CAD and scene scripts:
========================================

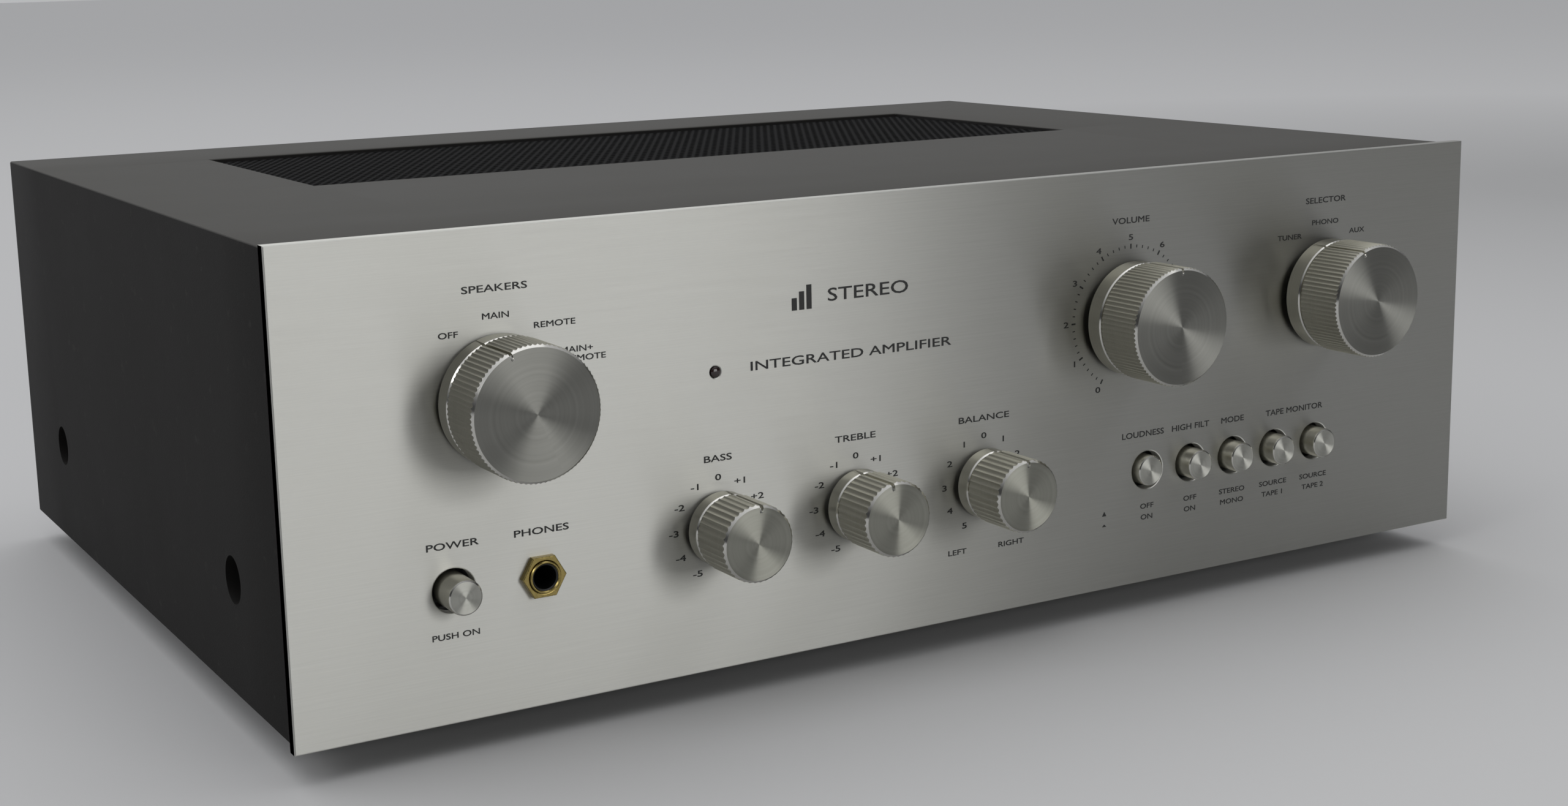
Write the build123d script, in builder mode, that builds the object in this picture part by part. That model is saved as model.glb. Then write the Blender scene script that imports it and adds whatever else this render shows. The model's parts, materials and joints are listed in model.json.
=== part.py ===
from build123d import *
import os
from math import cos, radians, sin

# An integrated stereo amplifier in a vinyl-covered cabinet, in millimetres.
# The frame's origin is the middle of the amplifier's footprint, on the surface that its feet stand on.
# +X is to the user's right, +Y points away from the user and +Z is up.

os.makedirs("parts", exist_ok=True)

# Front panel
PANEL_WIDTH = 410
PANEL_HEIGHT = 130
PANEL_THICKNESS = 3.5
PANEL_BEVEL = 0.6
PANEL_Y = -140
PANEL_BOTTOM = 9
PANEL_BACK = PANEL_Y + PANEL_THICKNESS

# Cabinet of three mitred boards
CABINET_WIDTH = 408
CABINET_BOTTOM = 10
CABINET_TOP = 138.2
CABINET_REAR = 154.5
BOARD = 12
CABINET_INSIDE = CABINET_WIDTH / 2 - BOARD
CLEAT = 16

# Vent in the top board, with a ledge that the grille lies on
VENT_WIDTH = 290
VENT_DEPTH = 113
VENT_Y = 53
VENT_CORNER = 3
VENT_LEDGE = 6
GRILLE_THICKNESS = 1.2
GRILLE_SUNK = 1.2
GRILLE_GAP = 0.3

# Cabinet screws, two in each side
SCREW_SINK_RADIUS = 6.75
SCREW_SINK_DEPTH = 8
SCREW_HOLE_RADIUS = 2.6
SCREW_SHANK_RADIUS = 2.4
SCREW_HEAD_RADIUS = 4.6
SCREW_HEAD_HEIGHT = 2.8
WASHER_RADIUS = 6
WASHER_THICKNESS = 1
SIDE_SCREW_Z = 43.5
SIDE_SCREW_FRONT_Y = -92
SIDE_SCREW_REAR_Y = 105

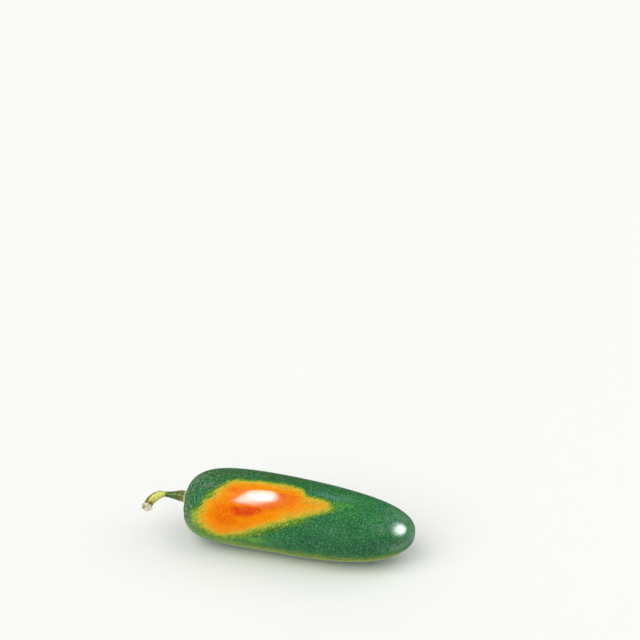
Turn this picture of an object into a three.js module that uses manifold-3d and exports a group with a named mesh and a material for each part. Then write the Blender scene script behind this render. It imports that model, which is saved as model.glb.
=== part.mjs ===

========================================

Instructions to follow >> Reproduce the records above exactly.

Complete answer >>
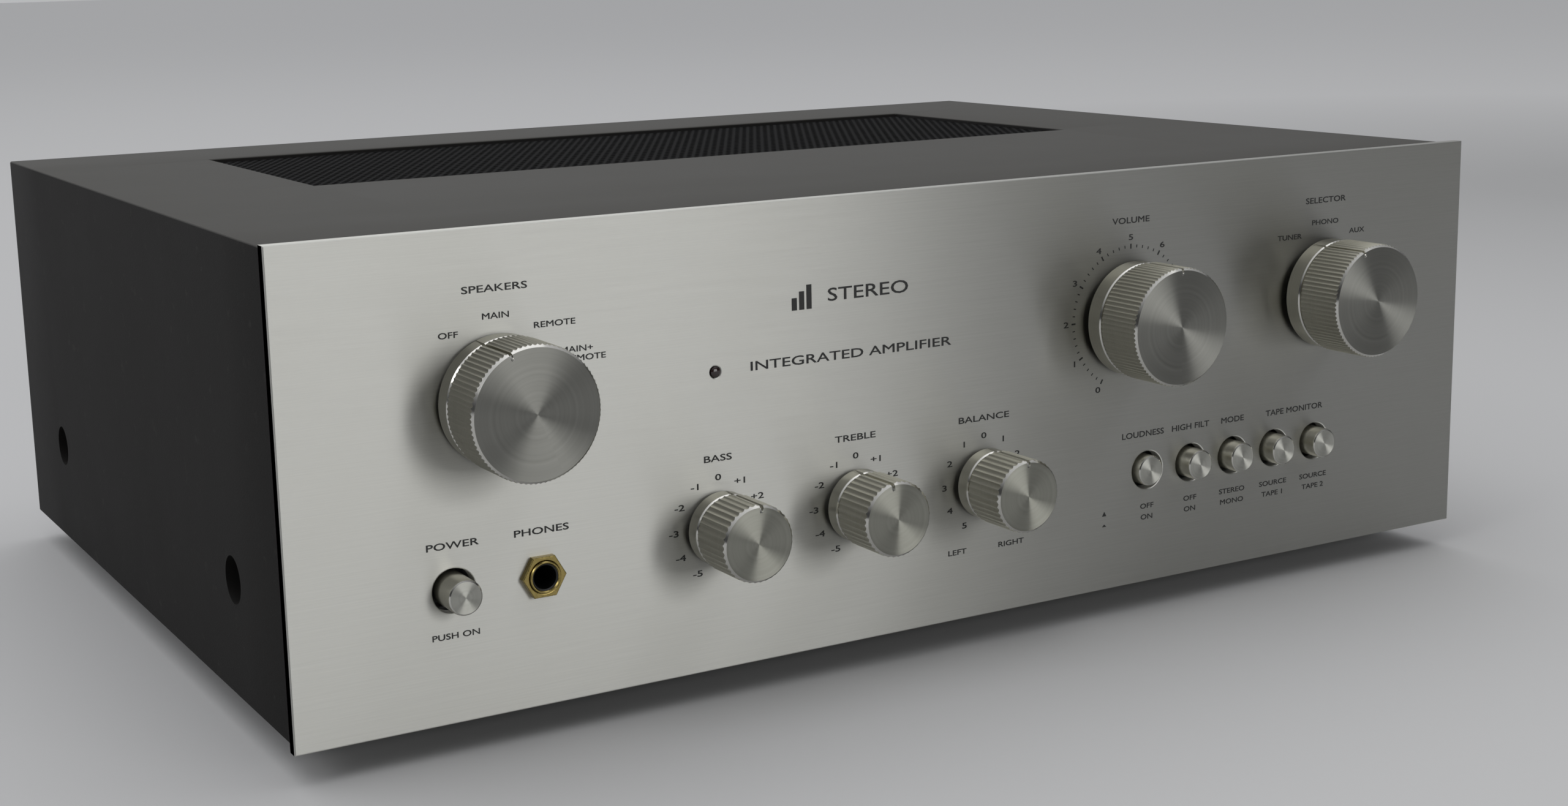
Write the build123d script, in builder mode, that builds the object in this picture part by part. That model is saved as model.glb. Then write the Blender scene script that imports it and adds whatever else this render shows. The model's parts, materials and joints are listed in model.json.
=== part.py ===
from build123d import *
import os
from math import cos, radians, sin

# An integrated stereo amplifier in a vinyl-covered cabinet, in millimetres.
# The frame's origin is the middle of the amplifier's footprint, on the surface that its feet stand on.
# +X is to the user's right, +Y points away from the user and +Z is up.

os.makedirs("parts", exist_ok=True)

# Front panel
PANEL_WIDTH = 410
PANEL_HEIGHT = 130
PANEL_THICKNESS = 3.5
PANEL_BEVEL = 0.6
PANEL_Y = -140
PANEL_BOTTOM = 9
PANEL_BACK = PANEL_Y + PANEL_THICKNESS

# Cabinet of three mitred boards
CABINET_WIDTH = 408
CABINET_BOTTOM = 10
CABINET_TOP = 138.2
CABINET_REAR = 154.5
BOARD = 12
CABINET_INSIDE = CABINET_WIDTH / 2 - BOARD
CLEAT = 16

# Vent in the top board, with a ledge that the grille lies on
VENT_WIDTH = 290
VENT_DEPTH = 113
VENT_Y = 53
VENT_CORNER = 3
VENT_LEDGE = 6
GRILLE_THICKNESS = 1.2
GRILLE_SUNK = 1.2
GRILLE_GAP = 0.3

# Cabinet screws, two in each side
SCREW_SINK_RADIUS = 6.75
SCREW_SINK_DEPTH = 8
SCREW_HOLE_RADIUS = 2.6
SCREW_SHANK_RADIUS = 2.4
SCREW_HEAD_RADIUS = 4.6
SCREW_HEAD_HEIGHT = 2.8
WASHER_RADIUS = 6
WASHER_THICKNESS = 1
SIDE_SCREW_Z = 43.5
SIDE_SCREW_FRONT_Y = -92
SIDE_SCREW_REAR_Y = 105

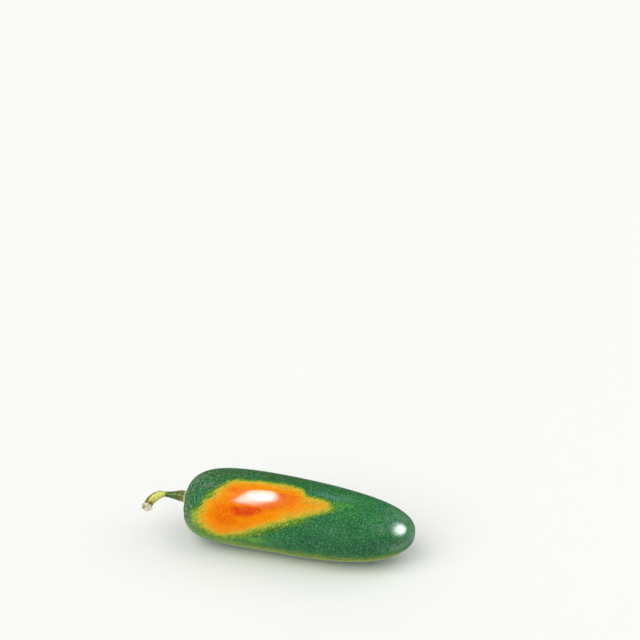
Turn this picture of an object into a three.js module that uses manifold-3d and exports a group with a named mesh and a material for each part. Then write the Blender scene script behind this render. It imports that model, which is saved as model.glb.
=== part.mjs ===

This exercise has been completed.